REQUIREMENTS: Output the data below in full, character for character.
------------------------------------------------
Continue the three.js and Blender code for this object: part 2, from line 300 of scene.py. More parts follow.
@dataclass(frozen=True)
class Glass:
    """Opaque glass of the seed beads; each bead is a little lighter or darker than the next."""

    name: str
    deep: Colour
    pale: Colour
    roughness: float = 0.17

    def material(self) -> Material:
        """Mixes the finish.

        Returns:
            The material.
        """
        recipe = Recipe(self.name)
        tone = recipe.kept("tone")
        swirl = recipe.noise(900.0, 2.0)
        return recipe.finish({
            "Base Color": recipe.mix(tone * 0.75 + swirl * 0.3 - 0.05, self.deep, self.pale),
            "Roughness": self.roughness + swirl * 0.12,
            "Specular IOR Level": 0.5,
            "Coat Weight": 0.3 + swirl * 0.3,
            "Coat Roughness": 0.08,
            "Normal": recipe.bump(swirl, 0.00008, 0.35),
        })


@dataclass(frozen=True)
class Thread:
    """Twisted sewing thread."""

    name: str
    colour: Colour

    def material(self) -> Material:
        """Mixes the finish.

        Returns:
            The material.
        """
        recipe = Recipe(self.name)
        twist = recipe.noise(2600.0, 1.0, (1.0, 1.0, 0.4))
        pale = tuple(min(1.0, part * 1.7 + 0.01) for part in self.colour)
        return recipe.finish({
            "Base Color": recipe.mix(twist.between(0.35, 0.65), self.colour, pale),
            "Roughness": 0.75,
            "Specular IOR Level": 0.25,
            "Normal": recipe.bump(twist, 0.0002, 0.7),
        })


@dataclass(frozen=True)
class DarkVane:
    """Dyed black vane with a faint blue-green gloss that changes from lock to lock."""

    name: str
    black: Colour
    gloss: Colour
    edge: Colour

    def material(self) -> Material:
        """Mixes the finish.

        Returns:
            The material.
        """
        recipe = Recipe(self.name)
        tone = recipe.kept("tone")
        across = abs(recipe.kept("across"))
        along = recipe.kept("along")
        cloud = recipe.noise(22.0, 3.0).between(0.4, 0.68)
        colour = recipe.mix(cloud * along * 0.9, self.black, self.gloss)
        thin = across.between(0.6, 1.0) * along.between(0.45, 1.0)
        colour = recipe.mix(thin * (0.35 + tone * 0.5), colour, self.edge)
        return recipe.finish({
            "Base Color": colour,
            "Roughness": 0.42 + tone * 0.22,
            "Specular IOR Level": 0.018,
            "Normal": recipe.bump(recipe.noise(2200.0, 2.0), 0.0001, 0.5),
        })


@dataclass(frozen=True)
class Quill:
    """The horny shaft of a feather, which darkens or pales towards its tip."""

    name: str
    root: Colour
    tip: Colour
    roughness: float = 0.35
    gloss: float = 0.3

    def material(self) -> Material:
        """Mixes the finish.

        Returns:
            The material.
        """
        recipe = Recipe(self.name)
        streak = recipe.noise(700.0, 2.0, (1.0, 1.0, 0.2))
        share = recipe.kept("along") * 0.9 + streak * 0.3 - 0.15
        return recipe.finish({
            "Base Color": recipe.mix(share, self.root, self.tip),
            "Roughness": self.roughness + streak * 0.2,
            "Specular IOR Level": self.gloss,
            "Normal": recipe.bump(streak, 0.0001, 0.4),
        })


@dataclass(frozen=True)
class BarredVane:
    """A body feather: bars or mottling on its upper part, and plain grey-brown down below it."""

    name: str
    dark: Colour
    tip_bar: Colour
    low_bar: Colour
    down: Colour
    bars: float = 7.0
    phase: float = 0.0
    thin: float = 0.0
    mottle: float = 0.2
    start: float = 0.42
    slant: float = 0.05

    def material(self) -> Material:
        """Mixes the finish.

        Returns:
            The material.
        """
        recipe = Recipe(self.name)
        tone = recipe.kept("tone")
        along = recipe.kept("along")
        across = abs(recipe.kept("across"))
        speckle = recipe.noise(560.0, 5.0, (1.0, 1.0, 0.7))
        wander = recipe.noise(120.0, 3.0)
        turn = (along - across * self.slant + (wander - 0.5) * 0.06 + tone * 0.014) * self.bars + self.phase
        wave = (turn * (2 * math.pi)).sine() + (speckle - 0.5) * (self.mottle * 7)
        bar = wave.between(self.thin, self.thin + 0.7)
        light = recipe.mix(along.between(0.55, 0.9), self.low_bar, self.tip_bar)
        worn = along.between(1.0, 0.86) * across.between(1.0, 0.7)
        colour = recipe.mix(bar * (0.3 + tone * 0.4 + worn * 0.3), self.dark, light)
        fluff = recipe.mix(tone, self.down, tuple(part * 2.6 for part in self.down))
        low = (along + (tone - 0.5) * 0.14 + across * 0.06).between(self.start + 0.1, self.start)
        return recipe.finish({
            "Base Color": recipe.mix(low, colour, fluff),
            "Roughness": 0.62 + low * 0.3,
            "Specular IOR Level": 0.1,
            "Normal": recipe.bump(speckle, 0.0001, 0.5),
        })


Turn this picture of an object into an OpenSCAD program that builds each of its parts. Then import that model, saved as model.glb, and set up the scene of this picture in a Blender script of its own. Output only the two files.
------------------------------------------------
CORRECT OUTPUT:
Continue the three.js and Blender code for this object: part 2, from line 300 of scene.py. More parts follow.
@dataclass(frozen=True)
class Glass:
    """Opaque glass of the seed beads; each bead is a little lighter or darker than the next."""

    name: str
    deep: Colour
    pale: Colour
    roughness: float = 0.17

    def material(self) -> Material:
        """Mixes the finish.

        Returns:
            The material.
        """
        recipe = Recipe(self.name)
        tone = recipe.kept("tone")
        swirl = recipe.noise(900.0, 2.0)
        return recipe.finish({
            "Base Color": recipe.mix(tone * 0.75 + swirl * 0.3 - 0.05, self.deep, self.pale),
            "Roughness": self.roughness + swirl * 0.12,
            "Specular IOR Level": 0.5,
            "Coat Weight": 0.3 + swirl * 0.3,
            "Coat Roughness": 0.08,
            "Normal": recipe.bump(swirl, 0.00008, 0.35),
        })


@dataclass(frozen=True)
class Thread:
    """Twisted sewing thread."""

    name: str
    colour: Colour

    def material(self) -> Material:
        """Mixes the finish.

        Returns:
            The material.
        """
        recipe = Recipe(self.name)
        twist = recipe.noise(2600.0, 1.0, (1.0, 1.0, 0.4))
        pale = tuple(min(1.0, part * 1.7 + 0.01) for part in self.colour)
        return recipe.finish({
            "Base Color": recipe.mix(twist.between(0.35, 0.65), self.colour, pale),
            "Roughness": 0.75,
            "Specular IOR Level": 0.25,
            "Normal": recipe.bump(twist, 0.0002, 0.7),
        })


@dataclass(frozen=True)
class DarkVane:
    """Dyed black vane with a faint blue-green gloss that changes from lock to lock."""

    name: str
    black: Colour
    gloss: Colour
    edge: Colour

    def material(self) -> Material:
        """Mixes the finish.

        Returns:
            The material.
        """
        recipe = Recipe(self.name)
        tone = recipe.kept("tone")
        across = abs(recipe.kept("across"))
        along = recipe.kept("along")
        cloud = recipe.noise(22.0, 3.0).between(0.4, 0.68)
        colour = recipe.mix(cloud * along * 0.9, self.black, self.gloss)
        thin = across.between(0.6, 1.0) * along.between(0.45, 1.0)
        colour = recipe.mix(thin * (0.35 + tone * 0.5), colour, self.edge)
        return recipe.finish({
            "Base Color": colour,
            "Roughness": 0.42 + tone * 0.22,
            "Specular IOR Level": 0.018,
            "Normal": recipe.bump(recipe.noise(2200.0, 2.0), 0.0001, 0.5),
        })


@dataclass(frozen=True)
class Quill:
    """The horny shaft of a feather, which darkens or pales towards its tip."""

    name: str
    root: Colour
    tip: Colour
    roughness: float = 0.35
    gloss: float = 0.3

    def material(self) -> Material:
        """Mixes the finish.

        Returns:
            The material.
        """
        recipe = Recipe(self.name)
        streak = recipe.noise(700.0, 2.0, (1.0, 1.0, 0.2))
        share = recipe.kept("along") * 0.9 + streak * 0.3 - 0.15
        return recipe.finish({
            "Base Color": recipe.mix(share, self.root, self.tip),
            "Roughness": self.roughness + streak * 0.2,
            "Specular IOR Level": self.gloss,
            "Normal": recipe.bump(streak, 0.0001, 0.4),
        })


@dataclass(frozen=True)
class BarredVane:
    """A body feather: bars or mottling on its upper part, and plain grey-brown down below it."""

    name: str
    dark: Colour
    tip_bar: Colour
    low_bar: Colour
    down: Colour
    bars: float = 7.0
    phase: float = 0.0
    thin: float = 0.0
    mottle: float = 0.2
    start: float = 0.42
    slant: float = 0.05

    def material(self) -> Material:
        """Mixes the finish.

        Returns:
            The material.
        """
        recipe = Recipe(self.name)
        tone = recipe.kept("tone")
        along = recipe.kept("along")
        across = abs(recipe.kept("across"))
        speckle = recipe.noise(560.0, 5.0, (1.0, 1.0, 0.7))
        wander = recipe.noise(120.0, 3.0)
        turn = (along - across * self.slant + (wander - 0.5) * 0.06 + tone * 0.014) * self.bars + self.phase
        wave = (turn * (2 * math.pi)).sine() + (speckle - 0.5) * (self.mottle * 7)
        bar = wave.between(self.thin, self.thin + 0.7)
        light = recipe.mix(along.between(0.55, 0.9), self.low_bar, self.tip_bar)
        worn = along.between(1.0, 0.86) * across.between(1.0, 0.7)
        colour = recipe.mix(bar * (0.3 + tone * 0.4 + worn * 0.3), self.dark, light)
        fluff = recipe.mix(tone, self.down, tuple(part * 2.6 for part in self.down))
        low = (along + (tone - 0.5) * 0.14 + across * 0.06).between(self.start + 0.1, self.start)
        return recipe.finish({
            "Base Color": recipe.mix(low, colour, fluff),
            "Roughness": 0.62 + low * 0.3,
            "Specular IOR Level": 0.1,
            "Normal": recipe.bump(speckle, 0.0001, 0.5),
        })


Turn this picture of an object into an OpenSCAD program that builds each of its parts. Then import that model, saved as model.glb, and set up the scene of this picture in a Blender script of its own. Output only the two files.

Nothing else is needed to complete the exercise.